Officials are meeting this evening to decide how best to handle another underwater threat to the Chatham Islands following the sinking of the fishing boat Seafresh 1, three kilometres offshore, the Minister for Biosecurity, Marian Hobbs.

The sunken vessel is known to have had the invasive Asian seaweed, Undaria, on its hull.
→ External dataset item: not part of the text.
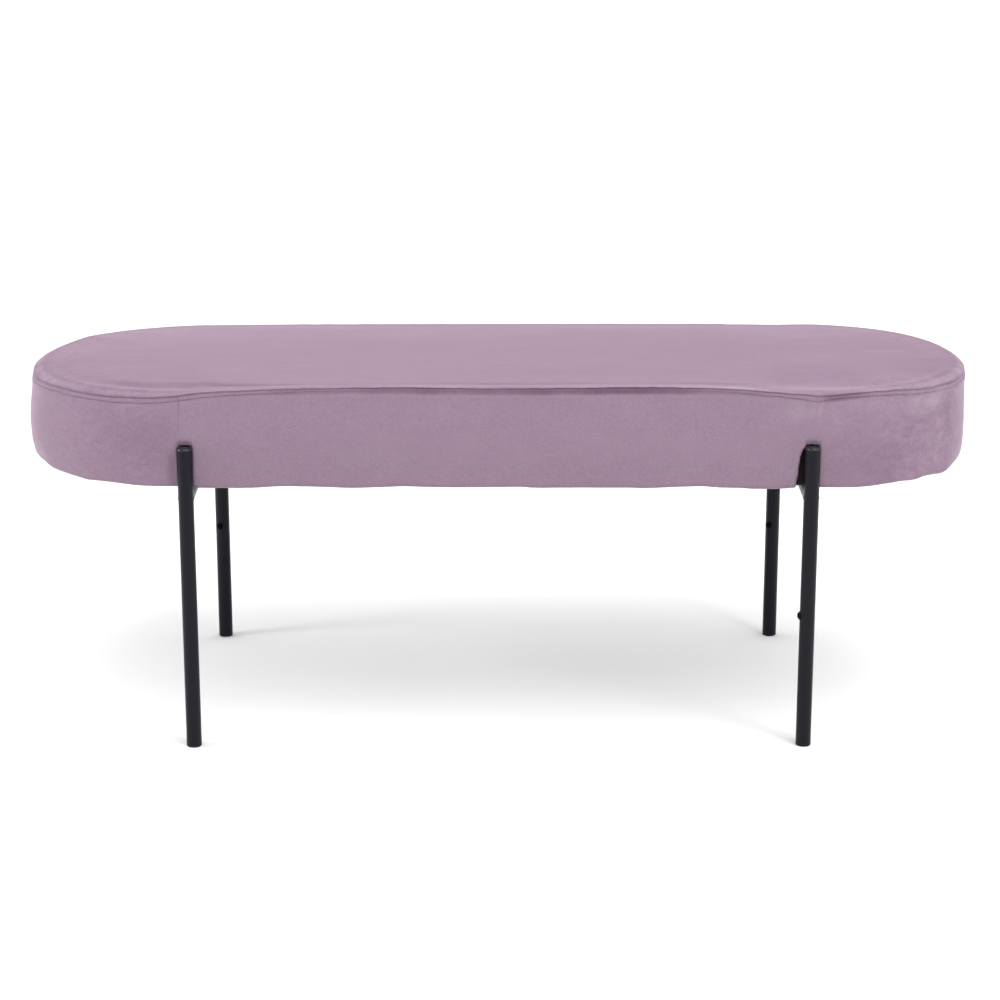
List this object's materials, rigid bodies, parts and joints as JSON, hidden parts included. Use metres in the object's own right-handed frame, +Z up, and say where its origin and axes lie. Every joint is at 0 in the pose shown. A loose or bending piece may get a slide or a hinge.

This weed is not thought to be present in the Chathams.

The Ministry of Fisheries is responsible for marine biosecurity and officials will be meeting with colleagues from the Maritime Safety Authority and the Department of Conservation to devise a strategy to address the threat posed by any Undaria that may be on the Seafresh 1. The MSA is also working to prevent damage to the ecosystem from the up-to-100 tonnes of oil in the sunken vessel's fuel tanks

Marian Hobbs said Undaria is a prolific weed that can outcompete local species and which threatens our biodiversity.

"Expert advice is that few of our native seaweeds can compete with Undaria's invasive characteristics," she said.

"The object of tonight's meeting will be to develop a strategy to stop the spread of any seaweed from the sunken vessel to the Chathams' shore."

Undaria is thought to have been introduced to New Zealand in ballast water discharged by foreign ships in the late eighties. It was discovered in Wellington Harbour in 1987 and spread to the Marlborough Sounds and east coast harbours. In 1997 it was found in Big Glory Bay, Stewart Island.

To address wider management issues, the Ministry of Fisheries is well on the way with a proposal for a National Pest Management Strategy for Undaria.